Plotting different features against one another.

Histogram

Histogram refers to the frequency of occurrence of variables in an interval. Here, there are mainly 10 different car manufacturing companies, but it is often important to know who has the maximum number of cars. I'm just plotting histograms to find the total number of car manufacturers and this plot does not support my predictions or doesn't have relations with the price feature. Plotting a histogram is one of a trivial solution which lets us know the total number of different car manufacturers. From the histogram below it can be seen that Ford has almost several cars (20) followed by Chevrolet (19) and many more.

In [0]:

# Plotting a Histogram
df.Make.value_counts().nlargest(40).plot(kind='bar', figsize=(10,5))
plt.title("Number of cars by make")
plt.ylabel('Number of cars')
plt.xlabel('Make');

Heat Maps

Heat Maps is a plot which is necessary when we need to find the dependent variables. One of the best ways to find the correlation between the features can be done using heat maps. As shown below the price feature (MSRP) has a strong correlation with Horsepower of 83% this is very important because the more the relationship between the variables the more accurate the model will be. This is how the correlation between the features can be found using heat maps. With the help of heat maps I can use these related features in building my model.

In [0]:

# Plotting a heat map
plt.figure(figsize=(10,5))
c= df.corr()
sns.heatmap(c,cmap="BrBG",annot=True)

Out[0]:

<matplotlib.axes._subplots.AxesSubplot at 0x7f404c675908>

Scatterplot between two related varirables

I know the features especially MSRP and the Horsepower are more related. Since I have two related variables I used a scatter plot to show their relationship. Here the scatter plots are plotted between Horsepower and MSRP are as shown below. With the plot given below, we can easily draw a trend line during modeling. I can easily see a line of best fit in the plot. I have not included the scatter plot between MSRP and Engine Size or Cylinders the reason for this is that these data have comparatively less correlation with the MSRP than that of MSRP and Horsepower which is 83%. Because as seen above the correlation between MSRP and Engine Size is of 54% and that of MSRP and Cylinders is of 64% so there is no reason to plot these features.

In [0]:

# Plotting a scatter plot
fig, ax = plt.subplots(figsize=(5,5))
ax.scatter(df['Horsepower'], df['MSRP'])
plt.title('Scatter plot between MSRP and Horsepower')
ax.set_xlabel('Horsepower')
ax.set_ylabel('MSRP')
plt.show()

5) Reporting Initial Findings¶

I think there is a high relationship between the MSRP (Price) and the Horsepower feature of the car. I will explore more about that in assignment 4. Now I know my problem statement is “Predicting the price (MSRP) of the car given the specifications of the car”. The main idea is to predict the (MSRP) price of the car. Now I know that I have to predict a value so I should use Regression Algorithms because I have two related features (independent and dependent features). But there are many types of Regression Algorithms such as Linear Regression, Random Forest Regression, Lasso and Ridge Regression and many more. So I might use one of these algorithms and implement a machine learning model to predict the price in assignment 4. Hence this assignment which mainly deals with Exploratory Data Analysis where I prepared my data in such a way that it is now ready for building a model.

References¶

[1] Janjughazyan, L. (2017). Cars Data. [online] Kaggle.com. Available at: https://www.kaggle.com/ljanjughazyan/cars1 [Accessed 15 Aug. 2019].

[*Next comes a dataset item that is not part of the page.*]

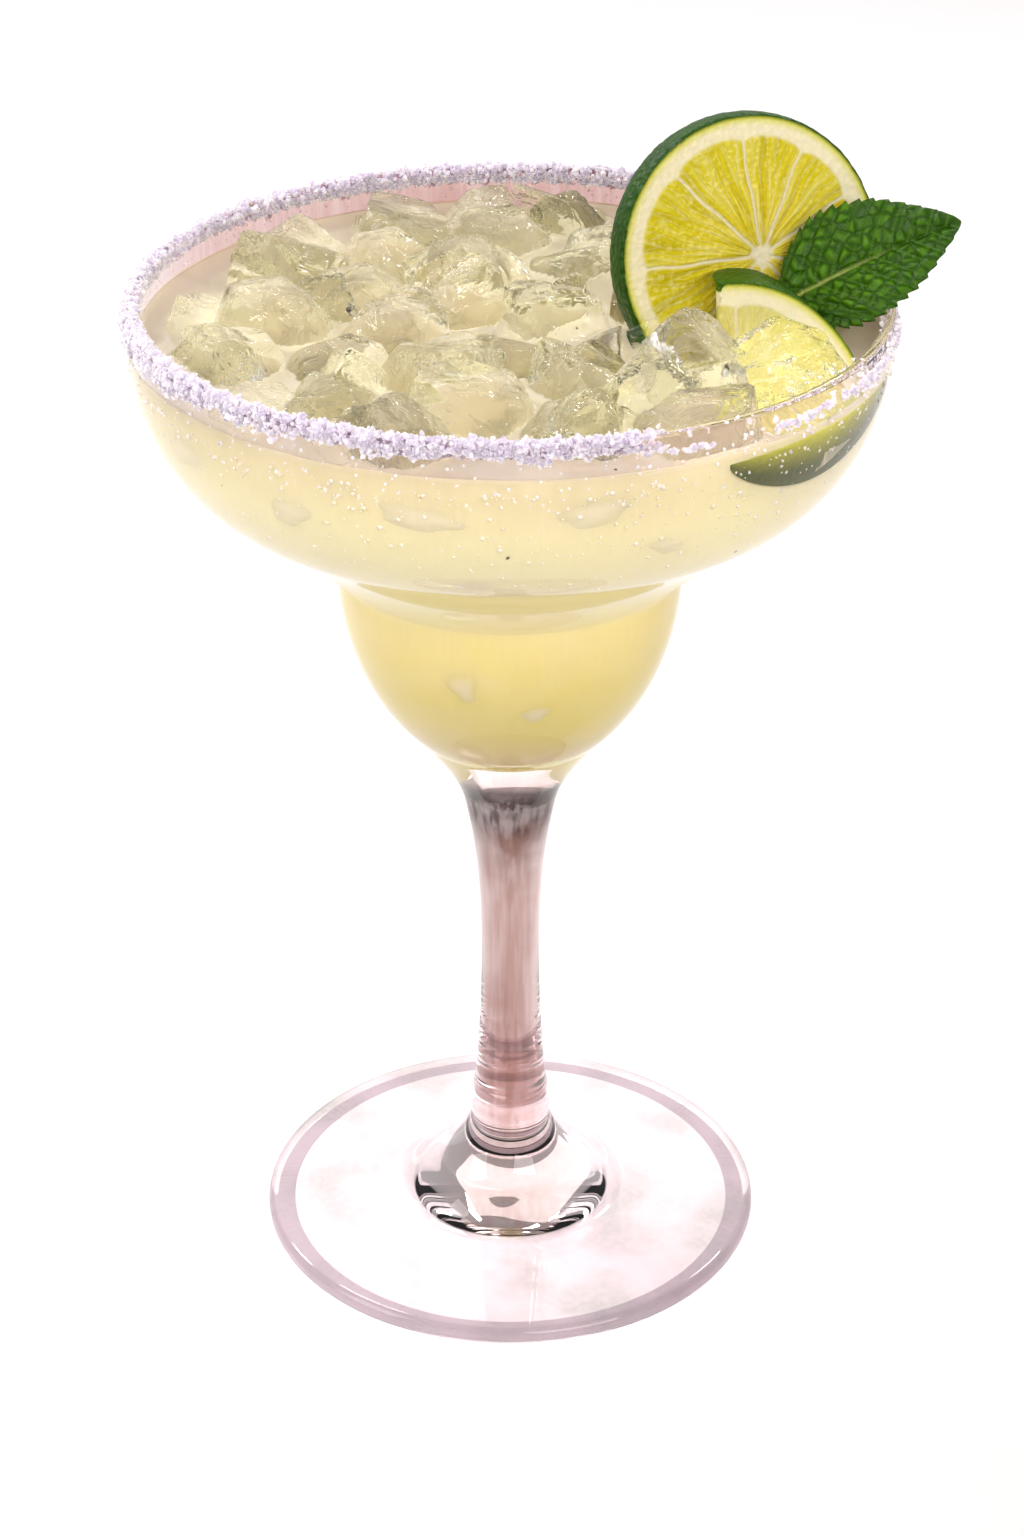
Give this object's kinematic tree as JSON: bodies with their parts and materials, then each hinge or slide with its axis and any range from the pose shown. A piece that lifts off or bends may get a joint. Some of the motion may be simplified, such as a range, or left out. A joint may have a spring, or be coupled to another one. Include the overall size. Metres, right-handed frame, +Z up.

[2] Srinivasan, R. (2017). Automobile Dataset. [online] Kaggle.com. Available at: https://www.kaggle.com/toramky/automobile-dataset [Accessed 16 Aug. 2019].

[3] Sharma, N. (2018). Ways to Detect and Remove the Outliers. [online] Medium. Available at: https://towardsdatascience.com/ways-to-detect-and-remove-the-outliers-404d16608dba [Accessed 15 Aug. 2019].